EXERCISE TASK: Could you write out every entry exactly as it stands?

DATA PROVIDED:
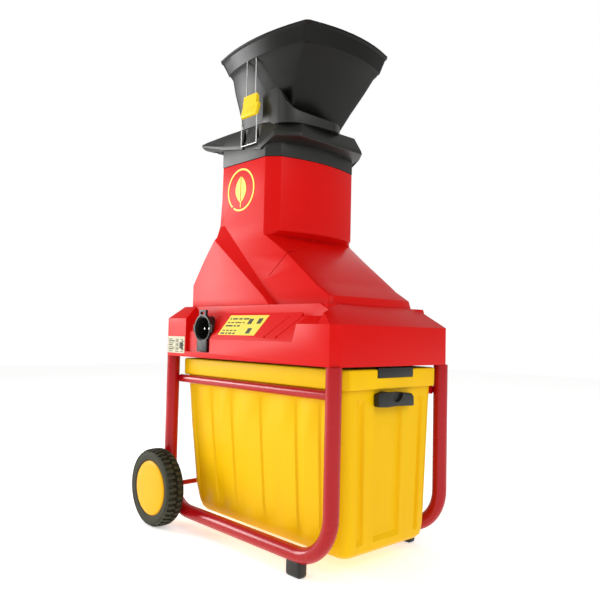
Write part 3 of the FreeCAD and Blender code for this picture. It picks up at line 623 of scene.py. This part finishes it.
# Badge: a printed yellow ring on the tower's left side with a plain leaf inside it, a film about half a
# millimetre thick. Printed film: flat strong yellow with a soft even sheen.
film_yellow, tree, shader = new_material("printed_yellow_film", "#f6cf08", 0.4)
place = add_node(tree, "ShaderNodeTexCoord")
ink = add_node(tree, "ShaderNodeTexNoise", {"Scale": 90.0, "Detail": 5.0}, Vector=place.outputs["Object"])
tint = add_node(tree, "ShaderNodeMix", {"data_type": "RGBA", 6: linear("#f2ca06"), 7: linear("#f9d60c")},
                _0=ink.outputs["Fac"])
satin = add_node(tree, "ShaderNodeMapRange", {"To Min": 0.34, "To Max": 0.48}, Value=ink.outputs["Fac"])
dots = add_node(tree, "ShaderNodeBump", {"Strength": 0.1, "Distance": 0.0002}, Height=ink.outputs["Fac"])
feed(shader, Base_Color=tint.outputs[2], Roughness=satin.outputs["Result"], Normal=dots.outputs["Normal"])

badge_low, badge_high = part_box("badge_ring")
badge_middle = (badge_low + badge_high) / 2
deselect()
bpy.ops.mesh.primitive_circle_add(vertices=72, radius=51 * MM, fill_type="NGON", location=badge_middle,
                                  rotation=(0, -math.pi / 2, 0))
badge = settle()
edit(badge)
bpy.ops.mesh.select_mode(type="FACE")
bpy.ops.mesh.select_all(action="SELECT")
bpy.ops.mesh.inset(thickness=4.5 * MM)
bpy.ops.mesh.delete(type="FACE")
done()
apply_modifier(badge, "SOLIDIFY", thickness=1.4 * MM, offset=0)
leaf_parts = []
for side in (-1, 1):
    halves = []
    for step in range(13):
        along = step / 12
        halves.append((badge_middle.y / MM - MID_Y / MM + side * 1.4 + side * 19 * math.sin(math.pi * along) ** 0.8,
                       badge_middle.z / MM - 30 + 62 * along))
    stem = [(badge_middle.y / MM - MID_Y / MM + side * 1.4, badge_middle.z / MM + 32 - 62 * step / 12)
            for step in range(1, 12)]
    outline = halves + stem
    leaf_x = badge_middle.x / MM
    leaf_parts.append(stack("leaf_half", [[(leaf_x + x, y, z) for y, z in outline] for x in (-0.7, 0.7)]))
leaf_parts.append(block("leaf_stalk", (leaf_x - 0.7, 63.7 - 1.4, 775), (leaf_x + 0.7, 63.7 + 1.4, 790)))
merge(leaf_parts + [badge], "badge")
finish(badge, film_yellow, "chassis", "lever_yellow", "badge_ring")


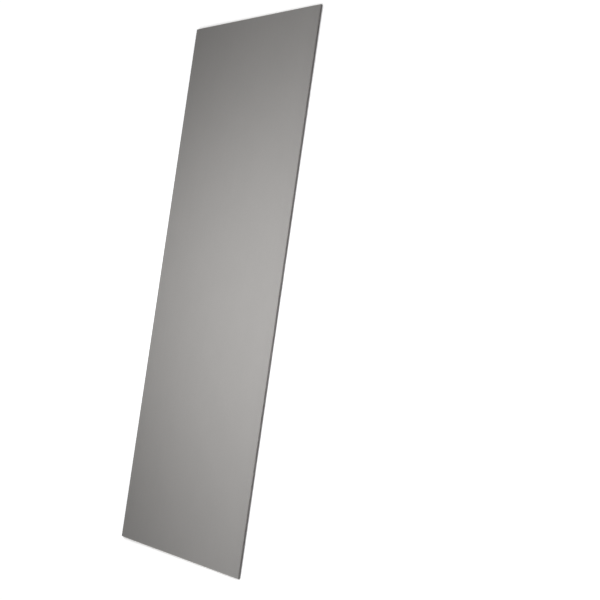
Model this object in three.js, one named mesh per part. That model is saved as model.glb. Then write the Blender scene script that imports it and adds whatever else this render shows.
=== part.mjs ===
// Gypsum wallboard sheet, 4 ft by 10 ft by 1/2 in, with tapered long edges, lying flat with its front up.
//
// Millimetres, +Z up. X runs across the width, Y along the length and Z through the thickness.
// The origin is the middle of the back, so the sheet lies on the plane Z = 0.
//
// The sheet is a gypsum core set between two papers. The face paper covers the front, turns round both
// long edges and folds onto the back as a flap. The back paper laps over the two flaps and stops a little
// short of the edges. At the two cut ends core and papers are sawn off flush, and the core is bare.

import * as THREE from "three";

// Sheet
const BOARD_WIDTH = 1219.2;
const BOARD_LENGTH = 3048;
const BOARD_THICKNESS = 12.7; // in the field, between the two tapers

// Taper: the shallow ramp along each long edge of the front, which holds the joint tape and compound
const TAPER_WIDTH = 60;
const TAPER_DEPTH = 1.8; // what the front has dropped by at the edge
const KNEE_LENGTH = 16; // the soft bend between the field and the ramp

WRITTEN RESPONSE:
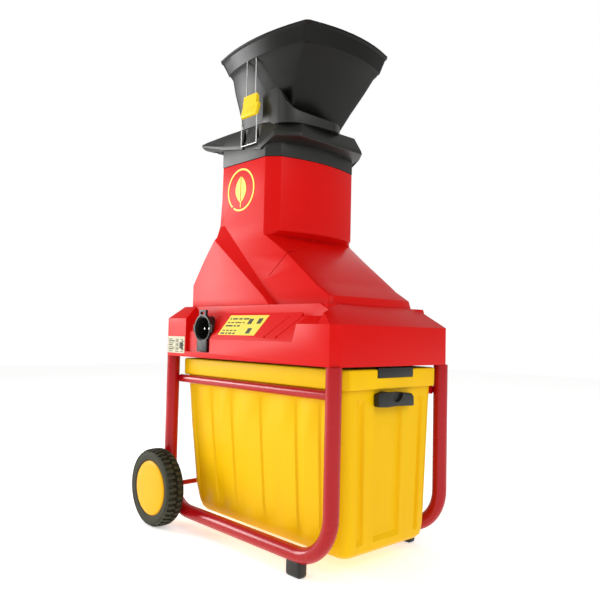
Write part 3 of the FreeCAD and Blender code for this picture. It picks up at line 623 of scene.py. This part finishes it.
# Badge: a printed yellow ring on the tower's left side with a plain leaf inside it, a film about half a
# millimetre thick. Printed film: flat strong yellow with a soft even sheen.
film_yellow, tree, shader = new_material("printed_yellow_film", "#f6cf08", 0.4)
place = add_node(tree, "ShaderNodeTexCoord")
ink = add_node(tree, "ShaderNodeTexNoise", {"Scale": 90.0, "Detail": 5.0}, Vector=place.outputs["Object"])
tint = add_node(tree, "ShaderNodeMix", {"data_type": "RGBA", 6: linear("#f2ca06"), 7: linear("#f9d60c")},
                _0=ink.outputs["Fac"])
satin = add_node(tree, "ShaderNodeMapRange", {"To Min": 0.34, "To Max": 0.48}, Value=ink.outputs["Fac"])
dots = add_node(tree, "ShaderNodeBump", {"Strength": 0.1, "Distance": 0.0002}, Height=ink.outputs["Fac"])
feed(shader, Base_Color=tint.outputs[2], Roughness=satin.outputs["Result"], Normal=dots.outputs["Normal"])

badge_low, badge_high = part_box("badge_ring")
badge_middle = (badge_low + badge_high) / 2
deselect()
bpy.ops.mesh.primitive_circle_add(vertices=72, radius=51 * MM, fill_type="NGON", location=badge_middle,
                                  rotation=(0, -math.pi / 2, 0))
badge = settle()
edit(badge)
bpy.ops.mesh.select_mode(type="FACE")
bpy.ops.mesh.select_all(action="SELECT")
bpy.ops.mesh.inset(thickness=4.5 * MM)
bpy.ops.mesh.delete(type="FACE")
done()
apply_modifier(badge, "SOLIDIFY", thickness=1.4 * MM, offset=0)
leaf_parts = []
for side in (-1, 1):
    halves = []
    for step in range(13):
        along = step / 12
        halves.append((badge_middle.y / MM - MID_Y / MM + side * 1.4 + side * 19 * math.sin(math.pi * along) ** 0.8,
                       badge_middle.z / MM - 30 + 62 * along))
    stem = [(badge_middle.y / MM - MID_Y / MM + side * 1.4, badge_middle.z / MM + 32 - 62 * step / 12)
            for step in range(1, 12)]
    outline = halves + stem
    leaf_x = badge_middle.x / MM
    leaf_parts.append(stack("leaf_half", [[(leaf_x + x, y, z) for y, z in outline] for x in (-0.7, 0.7)]))
leaf_parts.append(block("leaf_stalk", (leaf_x - 0.7, 63.7 - 1.4, 775), (leaf_x + 0.7, 63.7 + 1.4, 790)))
merge(leaf_parts + [badge], "badge")
finish(badge, film_yellow, "chassis", "lever_yellow", "badge_ring")


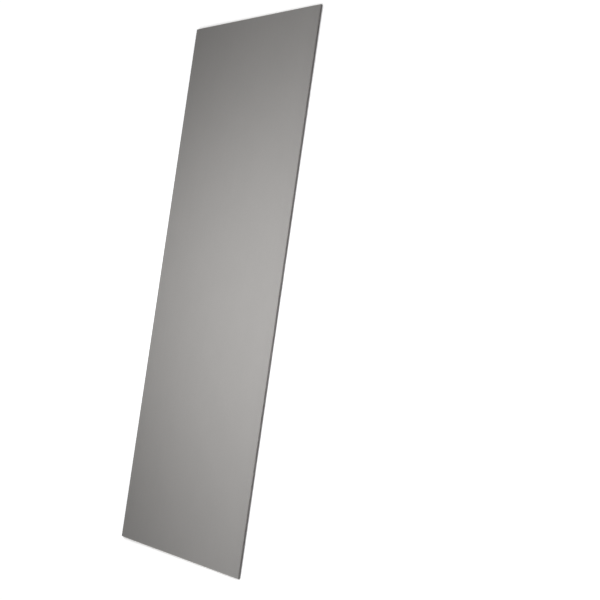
Model this object in three.js, one named mesh per part. That model is saved as model.glb. Then write the Blender scene script that imports it and adds whatever else this render shows.
=== part.mjs ===
// Gypsum wallboard sheet, 4 ft by 10 ft by 1/2 in, with tapered long edges, lying flat with its front up.
//
// Millimetres, +Z up. X runs across the width, Y along the length and Z through the thickness.
// The origin is the middle of the back, so the sheet lies on the plane Z = 0.
//
// The sheet is a gypsum core set between two papers. The face paper covers the front, turns round both
// long edges and folds onto the back as a flap. The back paper laps over the two flaps and stops a little
// short of the edges. At the two cut ends core and papers are sawn off flush, and the core is bare.

import * as THREE from "three";

// Sheet
const BOARD_WIDTH = 1219.2;
const BOARD_LENGTH = 3048;
const BOARD_THICKNESS = 12.7; // in the field, between the two tapers

// Taper: the shallow ramp along each long edge of the front, which holds the joint tape and compound
const TAPER_WIDTH = 60;
const TAPER_DEPTH = 1.8; // what the front has dropped by at the edge
const KNEE_LENGTH = 16; // the soft bend between the field and the ramp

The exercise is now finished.